Весьма характерно то, что среди многочисленных доносов на декабристов не отмечено ни одного купеческого. Думается, это объясняется по меньшей мере тремя обстоятельствами. Во-первых, они не представляли для сибирских купцов никакой опасности, так как им запрещалось заниматься торговлей, требующей постоянных разъездов, и, следовательно, они не могли стать серьезными конкурентами. Во-вторых, помощь «несчастным», присущая сибирякам, отвечала религиозным чувствам и позволяла не откровенно демонстративно, но всё же достаточно явственно показать свою независимость. И, наконец, услуги, оказываемые декабристам, позволяли завести полезные для купеческих дел знакомства с родственниками «государственных преступников».

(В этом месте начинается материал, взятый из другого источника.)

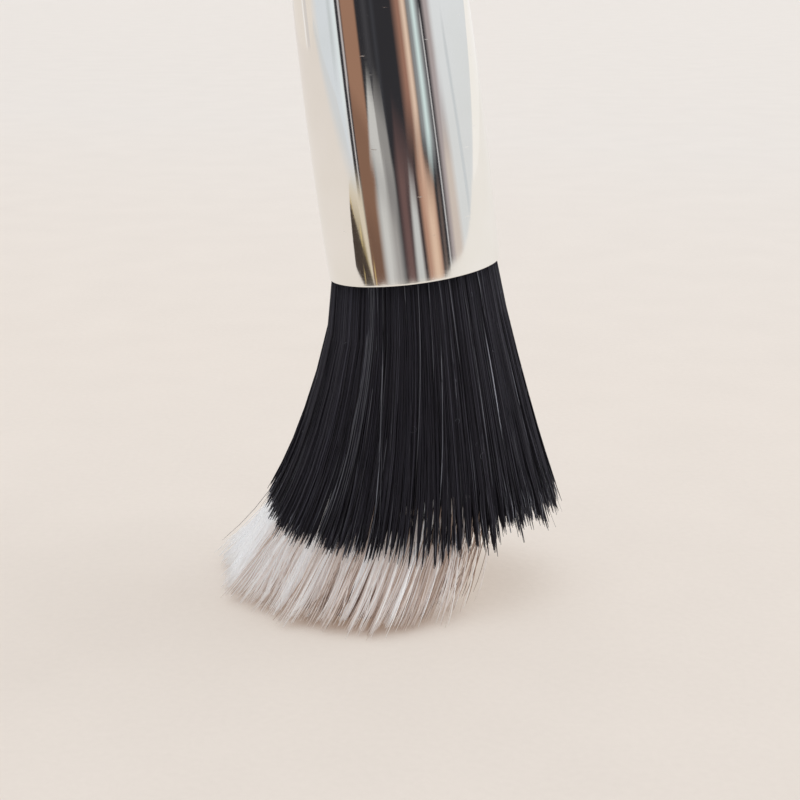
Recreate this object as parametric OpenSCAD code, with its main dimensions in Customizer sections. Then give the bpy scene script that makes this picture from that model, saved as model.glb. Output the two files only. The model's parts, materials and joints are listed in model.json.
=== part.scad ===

Новые нравственные критерии, постепенно утверждавшиеся в новое царствование, изменили и характер «жалоб», и состав жалобщиков. В известном смысле ссылка декабристов способствовала внедрению этих критериев и в сибирском обществе. Присутствие здесь официально осужденных и заклейменных «врагов отечества» – «государственных преступников» – создавало благоприятные возможности для более быстрой и блестящей карьеры, сочетая при этом личную выгоду с государственными интересами. Кроме того, декабристы воспринимались некоторыми чиновниками как своеобразное средство при решении своих внутричиновничьих отношений: достаточно было доноса об участии в судьбе кого-либо из поселенцев, и высшее начальство начинало относиться к такому чиновнику с подозрением, требовало объяснений, а порой и накладывало взыскания. Подобных примеров было немало: длительное разбирательство с Горловым, Здором, Жульяни по поводу «неуместной случаю» встречи декабристов в августе 1826 г. в Иркутске, запросы начальнику Якутской области Мягкову о послаблениях, сделанных А. А. Бестужеву, выяснение роли братьев Цейдлеров в деле продажи брички «государственного преступника» А. И. Одоевского и т. д.